A propósito de Guardiola
Desde no pocos foros capitalinos se está cuestionando con bastante virulencia la figura de Pep Guardiola. Las críticas no son futbolísticas, faltaría más, sino personales. Se acusa a Guardiola de haber creado un personaje superferolítico, que orina colonia y depone amapolas. Un pretencioso sin clase, un arribista venido a más que no ha sabido asimilar el éxito. Un impostor, dicen, que a nada que se le han torcido las cosas ha dejado a la vista sus costuras y se ha revelado como un tipo disimulado, soberbio, displicente, polémico y malintencionado.
Pero quien así opina desconoce profundamente quién es Pep Guardiola. El inquilino del banquillo del Camp Nou no es una caricutura de sí mismo. Él es así. Y si se le acusa de haber sacado los pies del tiesto últimamente no es porque haya dicho o hecho nada escandaloso, sino porque lo que en otros es costumbre, en Guardiola hasta la más minúscula salida de tono rechina, dada su, hasta el momento, modélica trayectoria, difícilmente comparable en educación y respeto.
En un mundo como el del fútbol en el que toda caspa tiene su asiento, la figura de Guardiola se eleva ante la pequeñez que le rodea. Cualquiera que se asome al muy bochornoso pero a la vez influyente periodismo deportivo, desde la prensa a las tertulias televisivas o radiofónicas, comprobará de qué manera la profesión, salvo contadísimas excepciones, está asolada por la estulticia, la banalidad, los topicazos, la grosería y la falta de rigor y análisis.

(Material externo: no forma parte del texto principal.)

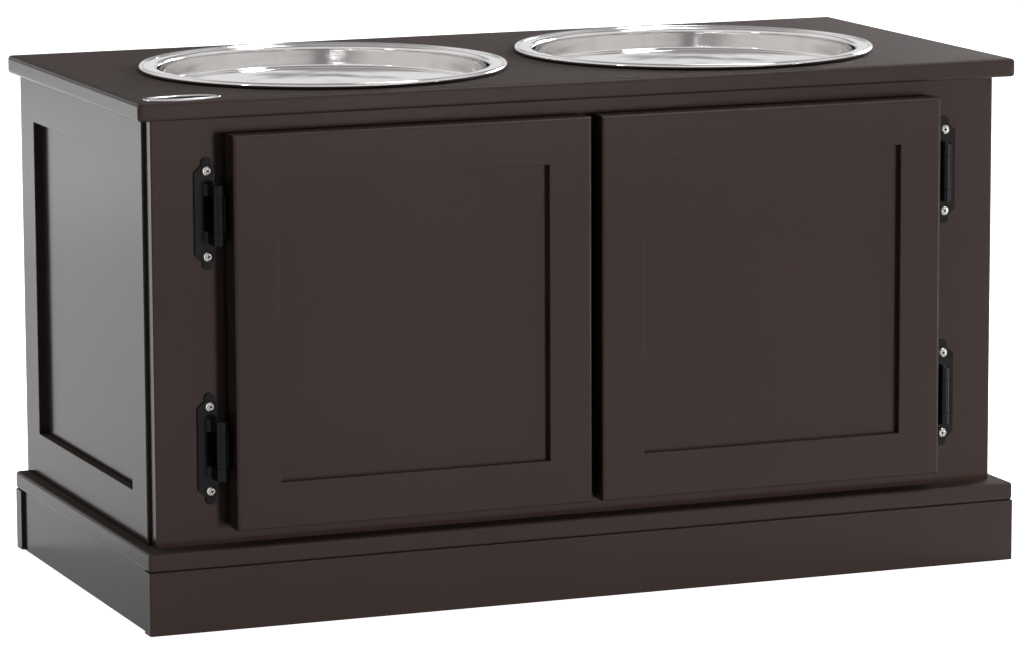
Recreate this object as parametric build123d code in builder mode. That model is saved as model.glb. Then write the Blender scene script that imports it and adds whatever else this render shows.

Guardiola es la antítesis de toda esa basura.
Su discurso es complejo, mueve a la reflexión. En una España en la que todo vale, en la que que el triunfo es el principal argumento de unos y otros, en la que lo fundamental es la victoria a cualquier precio, Guardiola defiende principios, cree en algo y lleva hasta el infinito sus ideas. Es un radical. Para él, el medio debe prevalecer sobre el fin, la forma sobre el resultado. Considera que se puede ganar o perder, pero nunca se perdonaría traicionarse a sí mismo. Y además gana siempre, lo gana todo, con una propuesta única, a contracorriente respecto a lo establecido.
Pero la relevancia de Guardiola va más allá. Porque siendo destacable que abandere algo distinto a lo demás y a la vez exitoso, no menos crucial es que los logros sean consecuencia de anteponer el interés de su club al suyo propio; de conseguir que prevalezca el trabajo en equipo y la cooperación de todos los miembros del colectivo sobre los egos de quienes son incapaces de entender dónde están. Suele insistir Guardiola en que ni él ni sus subordinados hacen grande a la institución para la que trabajan; es la institución la que les hace grandes a ellos.
Pues bien, la respuesta que se ofrece al noi de Sampedor desde Madrid (esa parte de España tan heroica en lo político, hasta el punto de que probablemente sea lo único rescatable de una nación en la que en el resto de las regiones en que se divide sólo encontramos nacionalismo obligatorio o aldeanismo deprimente) es de menosprecio cuando no de inquina. En lugar de reconocer los méritos del oponente, de reivindicar e integrar con normalidad a un catalán que no deja de ser un español más, la actitud no puede ser más lamentable: cínica, envidiosa y mezquina. Pocas veces se ha tenido desde Madrid una vista tan baja y una mirada tan cortoplacista ante una figura tan mayúscula.
Lo peor que se puede decir de los periodistas deportivos de la capital es que cada vez se parecen más a sus homólogos barceloneses.